A total of 50 platforms sustained significant damage during the hurricanes, of which four were major platforms, according to Norton. She noted that repairs currently are under way on the four platforms, with production expected to resume in a couple of months. Five offshore rigs were destroyed, while 19 were damaged.

At this stage, there is no official dollar estimate on the destruction to offshore oil and gas production facilities, but “it will clearly be in the billions of dollars,” Norton told reporters.
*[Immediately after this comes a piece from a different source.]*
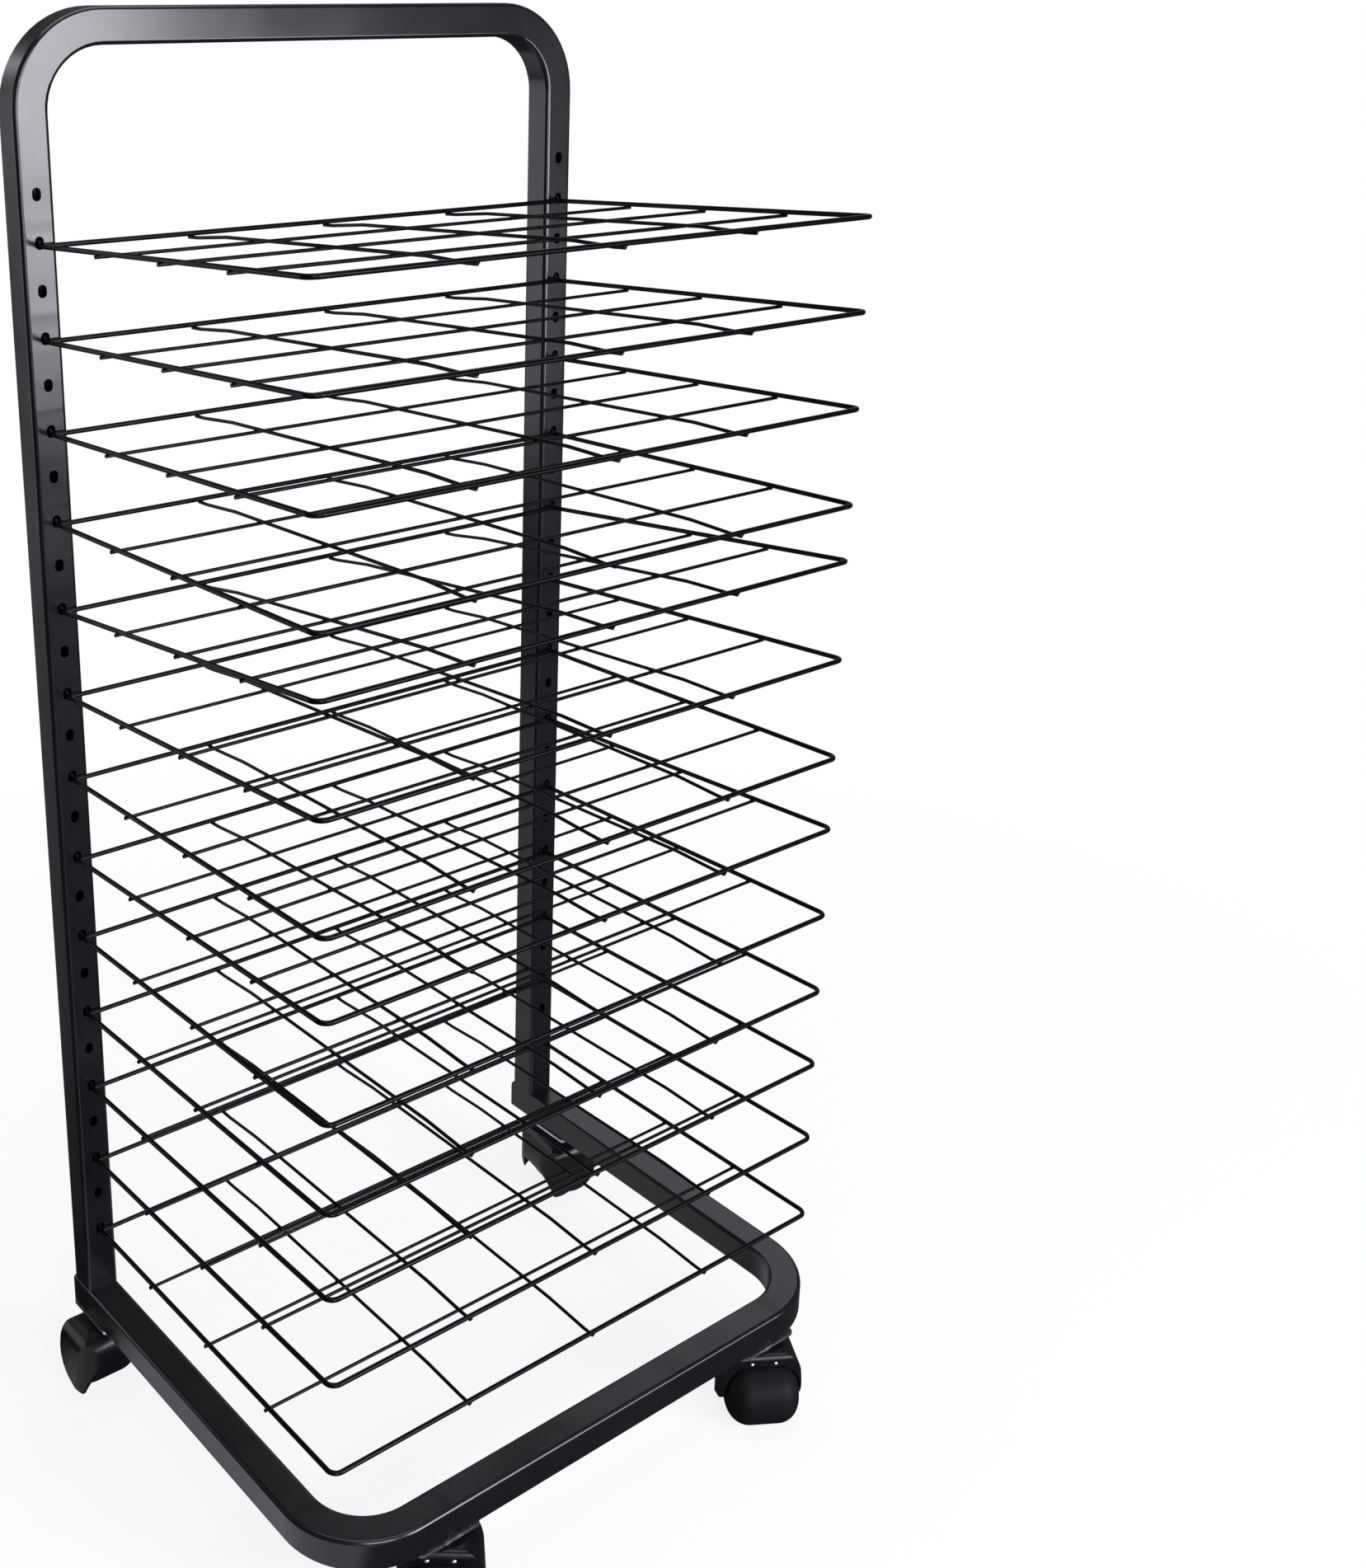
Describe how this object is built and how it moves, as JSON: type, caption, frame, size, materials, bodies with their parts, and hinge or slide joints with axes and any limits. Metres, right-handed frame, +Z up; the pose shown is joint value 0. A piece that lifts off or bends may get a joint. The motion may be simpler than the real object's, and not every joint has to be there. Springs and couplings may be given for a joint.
{
  "type": "art drying rack",
  "caption": "Mobile drying rack: a bent square-tube hoop on a U-shaped base with swivel casters carries hinged wire shelves hooked one above the other.",
  "frame": {"origin": "on the floor, on the middle plane of the rack, at the middle of its footprint", "axes": "+X along the shelf width to the right, +Y to the back where the uprights stand, +Z up"},
  "size_m": [0.5244, 0.4154, 1.065],
  "materials": {
    "frame_paint": "gloss",
    "wire_coat": "gloss",
    "zinc": "satin",
    "steel": "satin",
    "hood_paint": "satin",
    "tyre": "satin",
    "core_plastic": "matte",
    "cap_plastic": "matte"
  },
  "bodies": {
    "frame": {"hoop": "frame_paint", "base": "frame_paint", "spigots": "frame_paint", "joint_screws": "frame_paint", "end_caps": "cap_plastic", "caster_plates": "zinc", "plate_bolts": "steel", "rivet_nuts": "steel", "kingpins": "steel"},
    "shelf_01_body": {"shelf_01": "wire_coat"},
    "shelf_02_body": {"shelf_02": "wire_coat"},
    "shelf_03_body": {"shelf_03": "wire_coat"},
    "shelf_04_body": {"shelf_04": "wire_coat"},
    "shelf_05_body": {"shelf_05": "wire_coat"},
    "shelf_06_body": {"shelf_06": "wire_coat"},
    "shelf_07_body": {"shelf_07": "wire_coat"},
    "shelf_08_body": {"shelf_08": "wire_coat"},
    "shelf_09_body": {"shelf_09": "wire_coat"},
    "shelf_10_body": {"shelf_10": "wire_coat"},
    "shelf_11_body": {"shelf_11": "wire_coat"},
    "shelf_12_body": {"shelf_12": "wire_coat"},
    "shelf_13_body": {"shelf_13": "wire_coat"},
    "front_left_swivel_body": {"front_left_hood": "hood_paint", "front_left_race": "zinc", "front_left_hood_studs": "steel", "front_left_axle": "steel"},
    "front_left_wheel_body": {"front_left_wheel_core": "core_plastic", "front_left_tyre": "tyre"},
    "front_right_swivel_body": {"front_right_hood": "hood_paint", "front_right_race": "zinc", "front_right_hood_studs": "steel", "front_right_axle": "steel"},
    "front_right_wheel_body": {"front_right_wheel_core": "core_plastic", "front_right_tyre": "tyre"},
    "rear_left_swivel_body": {"rear_left_hood": "hood_paint", "rear_left_race": "zinc", "rear_left_hood_studs": "steel", "rear_left_axle": "steel"},
    "rear_left_wheel_body": {"rear_left_wheel_core": "core_plastic", "rear_left_tyre": "tyre"},
    "rear_right_swivel_body": {"rear_right_hood": "hood_paint", "rear_right_race": "zinc", "rear_right_hood_studs": "steel", "rear_right_axle": "steel"},
    "rear_right_wheel_body": {"rear_right_wheel_core": "core_plastic", "rear_right_tyre": "tyre"}
  },
  "joints": [
    {"name": "shelf_01_hinge", "type": "hinge", "parent": "frame", "child": "shelf_01_body", "pos_m": [0, 0.17075, 0.914], "axis": [-1, 0, 0], "range_deg": [0, 70]},
    {"name": "shelf_02_hinge", "type": "hinge", "parent": "frame", "child": "shelf_02_body", "pos_m": [0, 0.17075, 0.85], "axis": [-1, 0, 0], "range_deg": [0, 10]},
    {"name": "shelf_03_hinge", "type": "hinge", "parent": "frame", "child": "shelf_03_body", "pos_m": [0, 0.17075, 0.786], "axis": [-1, 0, 0], "range_deg": [0, 10.5]},
    {"name": "shelf_04_hinge", "type": "hinge", "parent": "frame", "child": "shelf_04_body", "pos_m": [0, 0.17075, 0.722], "axis": [-1, 0, 0], "range_deg": [0, 11]},
    {"name": "shelf_05_hinge", "type": "hinge", "parent": "frame", "child": "shelf_05_body", "pos_m": [0, 0.17075, 0.658], "axis": [-1, 0, 0], "range_deg": [0, 6]},
    {"name": "shelf_06_hinge", "type": "hinge", "parent": "frame", "child": "shelf_06_body", "pos_m": [0, 0.17075, 0.594], "axis": [-1, 0, 0], "range_deg": [0, 12]},
    {"name": "shelf_07_hinge", "type": "hinge", "parent": "frame", "child": "shelf_07_body", "pos_m": [0, 0.17075, 0.53], "axis": [-1, 0, 0], "range_deg": [0, 12]},
    {"name": "shelf_08_hinge", "type": "hinge", "parent": "frame", "child": "shelf_08_body", "pos_m": [0, 0.17075, 0.466], "axis": [-1, 0, 0], "range_deg": [0, 9]},
    {"name": "shelf_09_hinge", "type": "hinge", "parent": "frame", "child": "shelf_09_body", "pos_m": [0, 0.17075, 0.402], "axis": [-1, 0, 0], "range_deg": [0, 11]},
    {"name": "shelf_10_hinge", "type": "hinge", "parent": "frame", "child": "shelf_10_body", "pos_m": [0, 0.17075, 0.338], "axis": [-1, 0, 0], "range_deg": [0, 10]},
    {"name": "shelf_11_hinge", "type": "hinge", "parent": "frame", "child": "shelf_11_body", "pos_m": [0, 0.17075, 0.274], "axis": [-1, 0, 0], "range_deg": [0, 10]},
    {"name": "shelf_12_hinge", "type": "hinge", "parent": "frame", "child": "shelf_12_body", "pos_m": [0, 0.17075, 0.21], "axis": [-1, 0, 0], "range_deg": [0, 10.5]},
    {"name": "shelf_13_hinge", "type": "hinge", "parent": "frame", "child": "shelf_13_body", "pos_m": [0, 0.17075, 0.146], "axis": [-1, 0, 0], "range_deg": [0, 11]},
    {"name": "front_left_swivel", "type": "hinge", "parent": "frame", "child": "front_left_swivel_body", "pos_m": [-0.148, -0.1655, 0.06], "axis": [0, 0, 1], "continuous": true},
    {"name": "front_left_roll", "type": "hinge", "parent": "front_left_swivel_body", "child": "front_left_wheel_body", "pos_m": [-0.15492, -0.17405, 0.025], "axis": [-0.7771, 0.6293, 0], "continuous": true},
    {"name": "front_right_swivel", "type": "hinge", "parent": "frame", "child": "front_right_swivel_body", "pos_m": [0.167, -0.1655, 0.06], "axis": [0, 0, 1], "continuous": true},
    {"name": "front_right_roll", "type": "hinge", "parent": "front_right_swivel_body", "child": "front_right_wheel_body", "pos_m": [0.16117, -0.17483, 0.025], "axis": [-0.848, 0.5299, 0], "continuous": true},
    {"name": "rear_left_swivel", "type": "hinge", "parent": "frame", "child": "rear_left_swivel_body", "pos_m": [-0.2275, 0.175, 0.06], "axis": [0, 0, 1], "continuous": true},
    {"name": "rear_left_roll", "type": "hinge", "parent": "rear_left_swivel_body", "child": "rear_left_wheel_body", "pos_m": [-0.2275, 0.186, 0.025], "axis": [1, 0, 0], "continuous": true},
    {"name": "rear_right_swivel", "type": "hinge", "parent": "frame", "child": "rear_right_swivel_body", "pos_m": [0.2275, 0.15, 0.06], "axis": [0, 0, 1], "continuous": true},
    {"name": "rear_right_roll", "type": "hinge", "parent": "rear_right_swivel_body", "child": "rear_right_wheel_body", "pos_m": [0.23833, 0.14809, 0.025], "axis": [-0.1736, -0.9848, 0], "continuous": true}
  ]
}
She reported that 19 mobile offshore drilling rigs were torn from their anchor moorings and created a “collision risk” to other platforms and pipelines along the ocean floor. Norton said the Interior Department has been studying the problem with the mooring systems of Mobile Offshore Drilling Units (MODUs), following Ivan last year. Norton said she has called a conference for Nov. 17 for industry executives and regulators to come together in Washington, DC to address the issue.

The MMS also has undertaken several actions to ease the process of returning domestic energy resources, including expediting the review of requests for temporary barging of oil or flaring of small amounts of natural gas; expediting the approval process for pipeline repairs; waiving cost recovery fees until January 2006; and maintaining continuous operations in the Gulf area despite evacuation and relocation of the MMS New Orleans office and damage to district offices.
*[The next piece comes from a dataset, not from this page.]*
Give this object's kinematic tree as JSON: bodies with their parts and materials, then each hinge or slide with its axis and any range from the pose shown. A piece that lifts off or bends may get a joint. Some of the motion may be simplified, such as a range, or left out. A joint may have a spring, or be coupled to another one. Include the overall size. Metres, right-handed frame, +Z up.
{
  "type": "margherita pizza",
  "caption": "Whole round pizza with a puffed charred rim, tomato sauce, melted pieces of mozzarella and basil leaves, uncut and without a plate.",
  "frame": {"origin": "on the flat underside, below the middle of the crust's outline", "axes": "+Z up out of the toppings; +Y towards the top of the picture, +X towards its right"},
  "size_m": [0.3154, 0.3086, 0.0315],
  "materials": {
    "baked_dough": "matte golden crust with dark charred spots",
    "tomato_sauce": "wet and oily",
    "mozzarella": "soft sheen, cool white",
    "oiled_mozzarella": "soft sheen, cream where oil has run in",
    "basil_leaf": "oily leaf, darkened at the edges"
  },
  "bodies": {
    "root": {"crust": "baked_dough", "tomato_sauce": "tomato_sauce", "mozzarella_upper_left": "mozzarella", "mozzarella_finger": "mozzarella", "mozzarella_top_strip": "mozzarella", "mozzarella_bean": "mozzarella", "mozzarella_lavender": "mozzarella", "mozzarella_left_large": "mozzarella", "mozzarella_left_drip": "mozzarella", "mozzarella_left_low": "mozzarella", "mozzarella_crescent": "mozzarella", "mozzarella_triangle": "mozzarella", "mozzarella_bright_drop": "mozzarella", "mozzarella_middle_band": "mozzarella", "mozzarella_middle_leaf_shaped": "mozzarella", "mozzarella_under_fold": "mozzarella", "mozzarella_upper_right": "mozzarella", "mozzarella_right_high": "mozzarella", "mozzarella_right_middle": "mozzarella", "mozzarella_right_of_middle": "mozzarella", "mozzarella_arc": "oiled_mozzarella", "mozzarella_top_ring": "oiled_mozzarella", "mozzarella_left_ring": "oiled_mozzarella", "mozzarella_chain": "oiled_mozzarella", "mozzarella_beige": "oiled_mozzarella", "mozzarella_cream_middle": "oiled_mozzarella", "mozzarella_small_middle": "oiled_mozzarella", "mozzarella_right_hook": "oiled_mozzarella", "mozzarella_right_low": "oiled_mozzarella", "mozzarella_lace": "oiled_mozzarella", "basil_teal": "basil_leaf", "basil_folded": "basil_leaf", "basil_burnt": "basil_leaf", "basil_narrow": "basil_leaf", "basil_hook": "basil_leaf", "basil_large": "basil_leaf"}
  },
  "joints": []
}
On Tuesday the MMS reported Natural gas production grew more than 3%, with shut-in gas at 7.169 Bcf/d, or 71.69%, compared with 7.495 Bcf/d, or 74.95% reported on Monday, according to the Minerals Management Service. Seventy-five producers reported.
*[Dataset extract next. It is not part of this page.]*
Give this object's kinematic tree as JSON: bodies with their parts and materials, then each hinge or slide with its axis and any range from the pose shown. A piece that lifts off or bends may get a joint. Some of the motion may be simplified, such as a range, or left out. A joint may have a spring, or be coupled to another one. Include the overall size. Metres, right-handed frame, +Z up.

Cumulative gas shut in since Aug. 26 now stands at 226.551 Bcf, or 6.027% of the yearly gas production in the Gulf, which is about 3.65 Tcf.

Shut-in oil production on Tuesday was 1.349 million bbl/d, or 89.97% of the daily output (1.5 million bbl/d). Cumulative shut-in production since Aug. 26 is 46.457 million bbl, or 8.485% of the annual Gulf output, now 547.5 million bbl.

MMS also reported 41.76% of the 819 manned platforms and 12.69% of the 134 rigs currently operating in the Gulf remain evacuated.